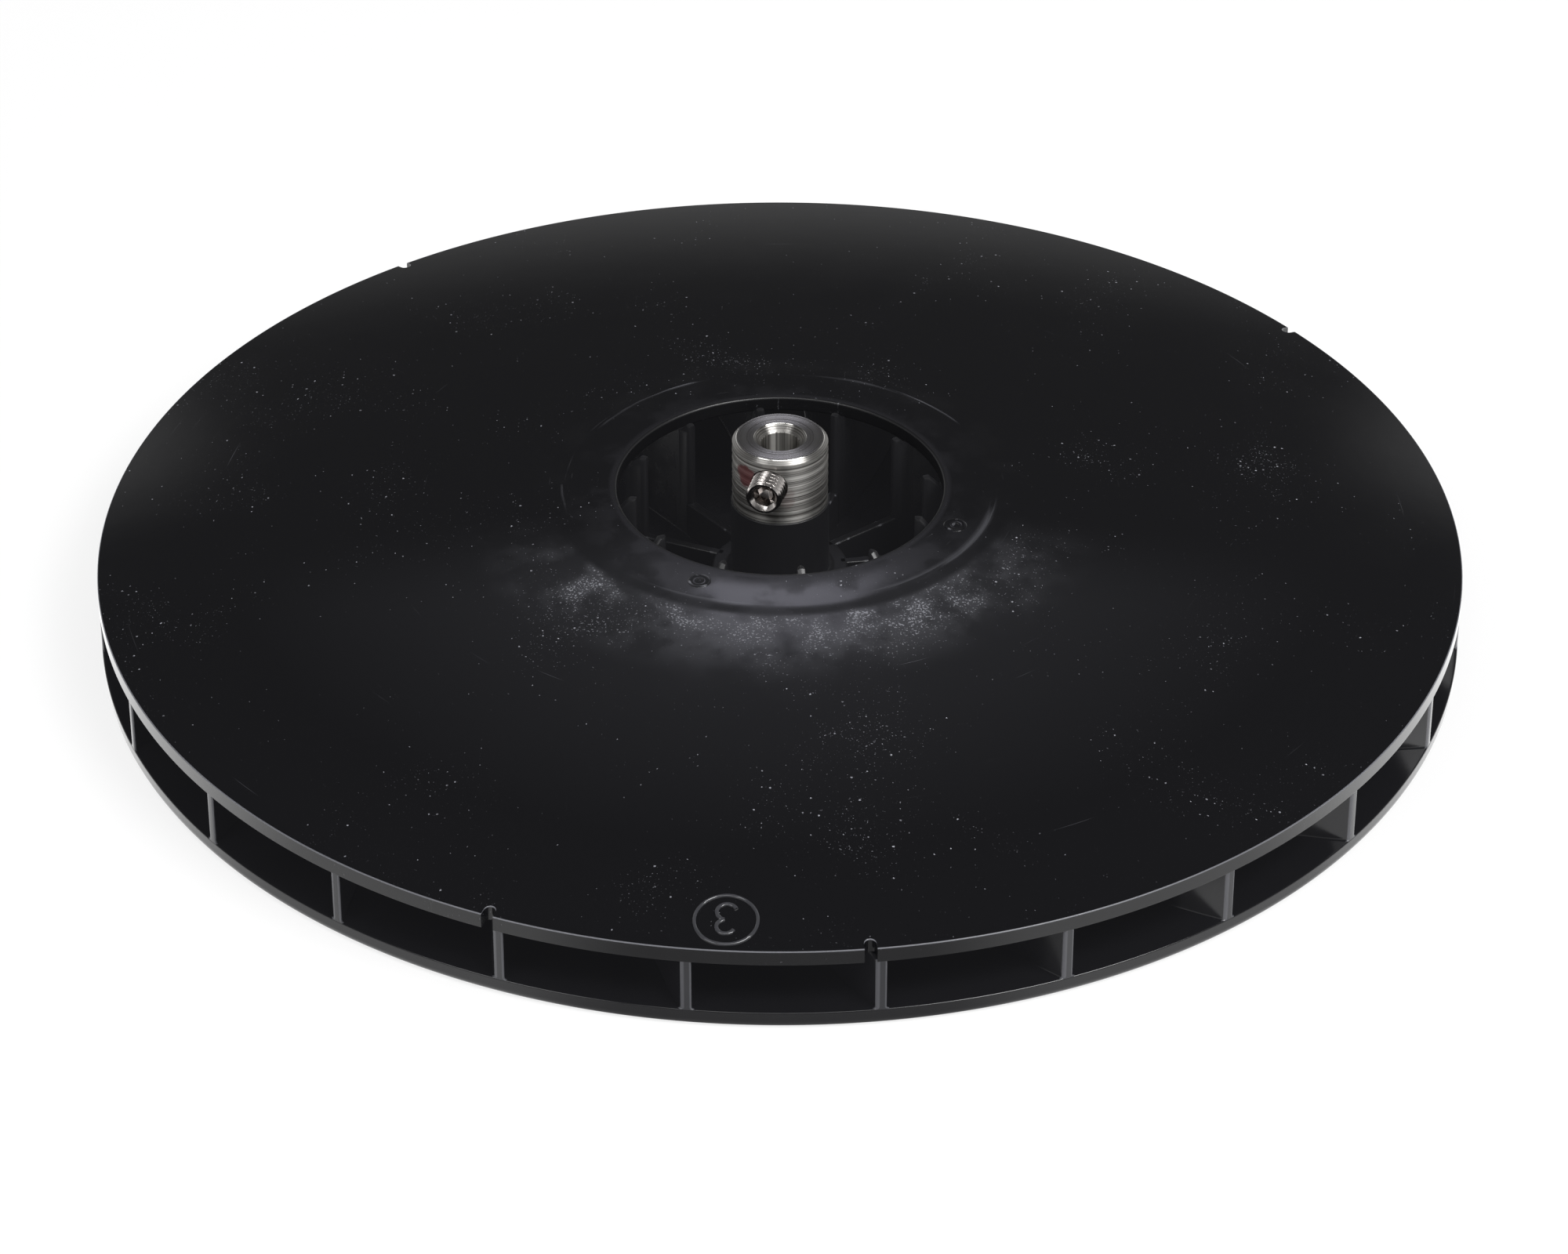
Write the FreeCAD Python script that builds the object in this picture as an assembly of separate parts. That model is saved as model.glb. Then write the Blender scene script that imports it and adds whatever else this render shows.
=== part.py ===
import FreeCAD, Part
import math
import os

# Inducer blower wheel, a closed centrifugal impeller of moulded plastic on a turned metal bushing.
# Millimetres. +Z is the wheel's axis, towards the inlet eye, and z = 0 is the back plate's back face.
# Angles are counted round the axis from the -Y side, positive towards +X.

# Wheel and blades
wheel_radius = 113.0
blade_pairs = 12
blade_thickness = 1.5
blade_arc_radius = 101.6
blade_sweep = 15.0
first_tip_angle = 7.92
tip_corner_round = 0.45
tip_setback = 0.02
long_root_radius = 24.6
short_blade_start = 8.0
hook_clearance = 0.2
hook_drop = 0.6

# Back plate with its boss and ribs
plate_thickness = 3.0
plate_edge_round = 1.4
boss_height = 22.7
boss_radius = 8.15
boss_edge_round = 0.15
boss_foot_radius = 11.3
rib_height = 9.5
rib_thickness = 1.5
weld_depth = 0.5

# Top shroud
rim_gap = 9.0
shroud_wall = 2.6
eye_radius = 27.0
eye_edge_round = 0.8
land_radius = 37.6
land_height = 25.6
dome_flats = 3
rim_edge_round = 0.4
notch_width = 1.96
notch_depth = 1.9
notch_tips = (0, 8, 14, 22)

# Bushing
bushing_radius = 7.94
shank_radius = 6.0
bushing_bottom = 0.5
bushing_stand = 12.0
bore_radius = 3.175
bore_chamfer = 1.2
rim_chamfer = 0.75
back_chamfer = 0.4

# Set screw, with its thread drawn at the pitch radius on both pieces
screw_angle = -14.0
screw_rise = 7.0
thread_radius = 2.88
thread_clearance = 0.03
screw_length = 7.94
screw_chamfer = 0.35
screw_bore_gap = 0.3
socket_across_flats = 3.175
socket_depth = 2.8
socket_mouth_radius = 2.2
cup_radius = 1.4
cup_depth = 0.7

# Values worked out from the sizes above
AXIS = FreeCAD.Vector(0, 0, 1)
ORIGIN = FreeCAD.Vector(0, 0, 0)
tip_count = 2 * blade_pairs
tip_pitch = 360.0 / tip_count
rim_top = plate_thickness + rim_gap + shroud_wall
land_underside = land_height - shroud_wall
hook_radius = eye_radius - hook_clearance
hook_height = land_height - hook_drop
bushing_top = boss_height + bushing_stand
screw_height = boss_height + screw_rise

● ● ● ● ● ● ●

→ **Exercise brief**
Write out all the lines again, exactly as they are.

→ **Solution to the exercise**
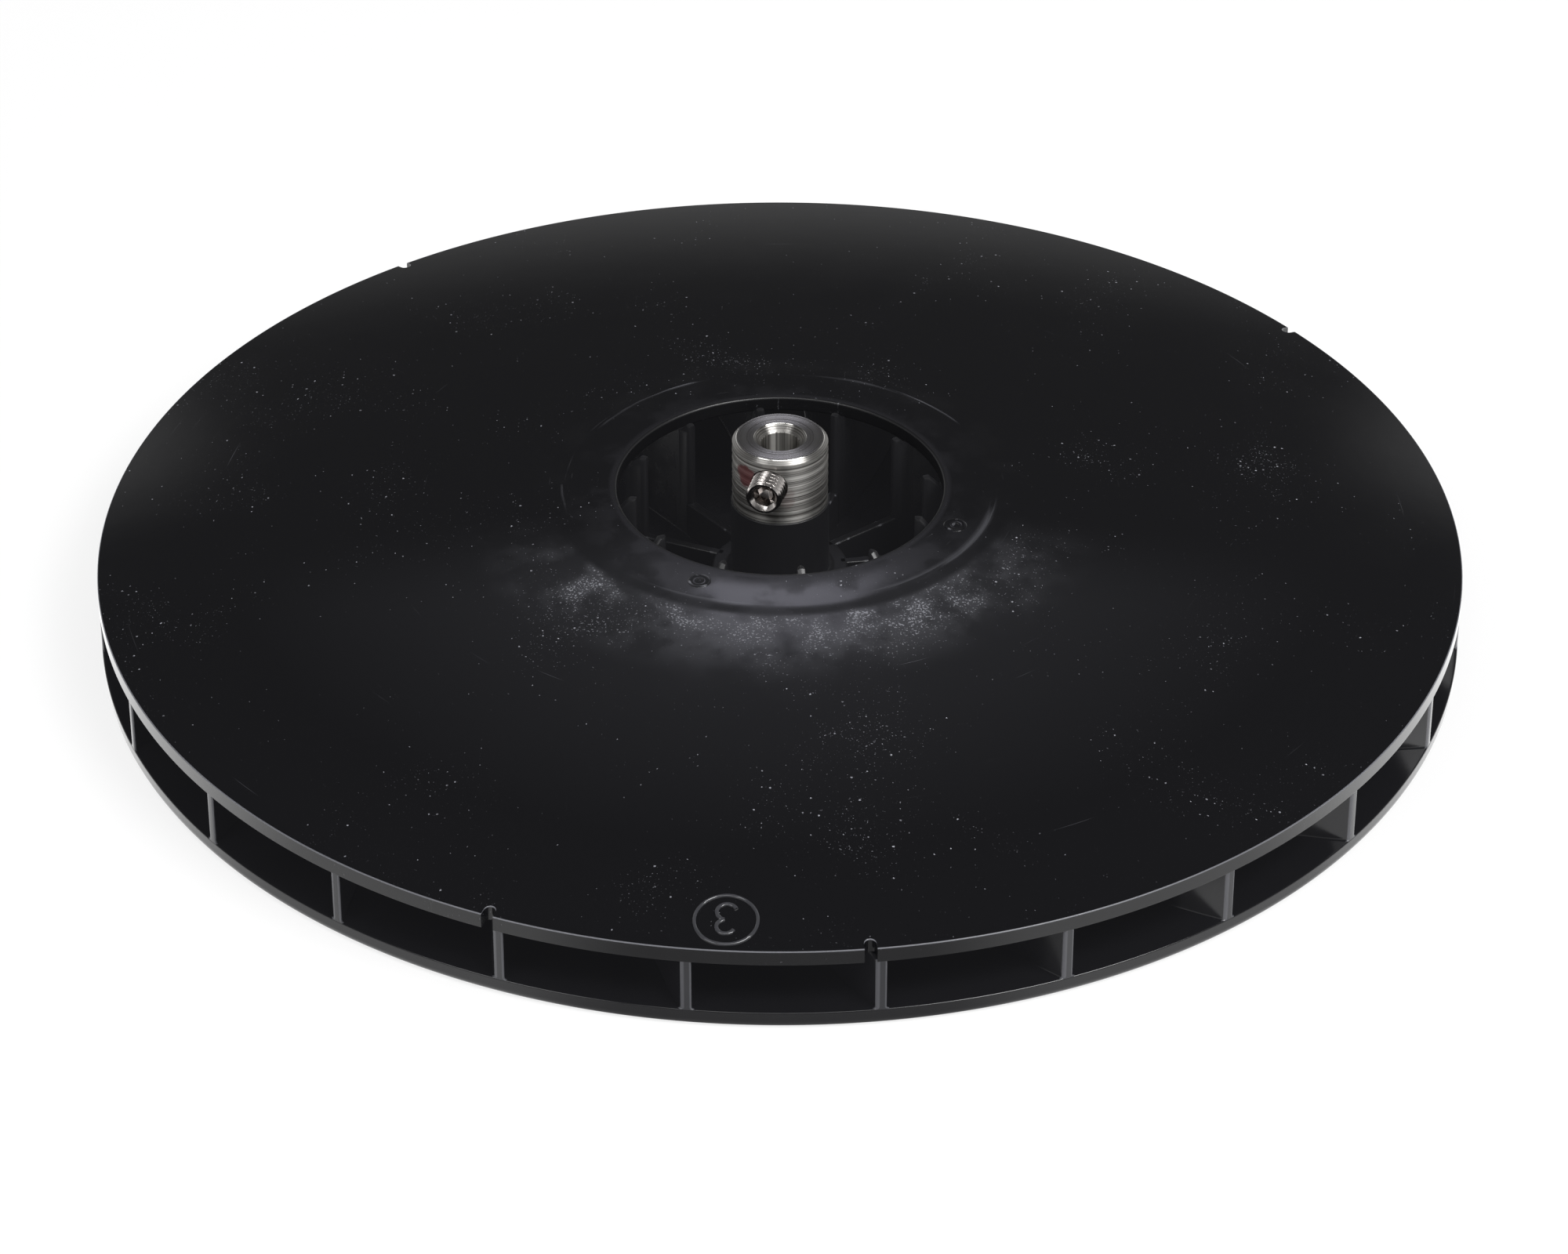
Write the FreeCAD Python script that builds the object in this picture as an assembly of separate parts. That model is saved as model.glb. Then write the Blender scene script that imports it and adds whatever else this render shows.
=== part.py ===
import FreeCAD, Part
import math
import os

# Inducer blower wheel, a closed centrifugal impeller of moulded plastic on a turned metal bushing.
# Millimetres. +Z is the wheel's axis, towards the inlet eye, and z = 0 is the back plate's back face.
# Angles are counted round the axis from the -Y side, positive towards +X.

# Wheel and blades
wheel_radius = 113.0
blade_pairs = 12
blade_thickness = 1.5
blade_arc_radius = 101.6
blade_sweep = 15.0
first_tip_angle = 7.92
tip_corner_round = 0.45
tip_setback = 0.02
long_root_radius = 24.6
short_blade_start = 8.0
hook_clearance = 0.2
hook_drop = 0.6

# Back plate with its boss and ribs
plate_thickness = 3.0
plate_edge_round = 1.4
boss_height = 22.7
boss_radius = 8.15
boss_edge_round = 0.15
boss_foot_radius = 11.3
rib_height = 9.5
rib_thickness = 1.5
weld_depth = 0.5

# Top shroud
rim_gap = 9.0
shroud_wall = 2.6
eye_radius = 27.0
eye_edge_round = 0.8
land_radius = 37.6
land_height = 25.6
dome_flats = 3
rim_edge_round = 0.4
notch_width = 1.96
notch_depth = 1.9
notch_tips = (0, 8, 14, 22)

# Bushing
bushing_radius = 7.94
shank_radius = 6.0
bushing_bottom = 0.5
bushing_stand = 12.0
bore_radius = 3.175
bore_chamfer = 1.2
rim_chamfer = 0.75
back_chamfer = 0.4

# Set screw, with its thread drawn at the pitch radius on both pieces
screw_angle = -14.0
screw_rise = 7.0
thread_radius = 2.88
thread_clearance = 0.03
screw_length = 7.94
screw_chamfer = 0.35
screw_bore_gap = 0.3
socket_across_flats = 3.175
socket_depth = 2.8
socket_mouth_radius = 2.2
cup_radius = 1.4
cup_depth = 0.7

# Values worked out from the sizes above
AXIS = FreeCAD.Vector(0, 0, 1)
ORIGIN = FreeCAD.Vector(0, 0, 0)
tip_count = 2 * blade_pairs
tip_pitch = 360.0 / tip_count
rim_top = plate_thickness + rim_gap + shroud_wall
land_underside = land_height - shroud_wall
hook_radius = eye_radius - hook_clearance
hook_height = land_height - hook_drop
bushing_top = boss_height + bushing_stand
screw_height = boss_height + screw_rise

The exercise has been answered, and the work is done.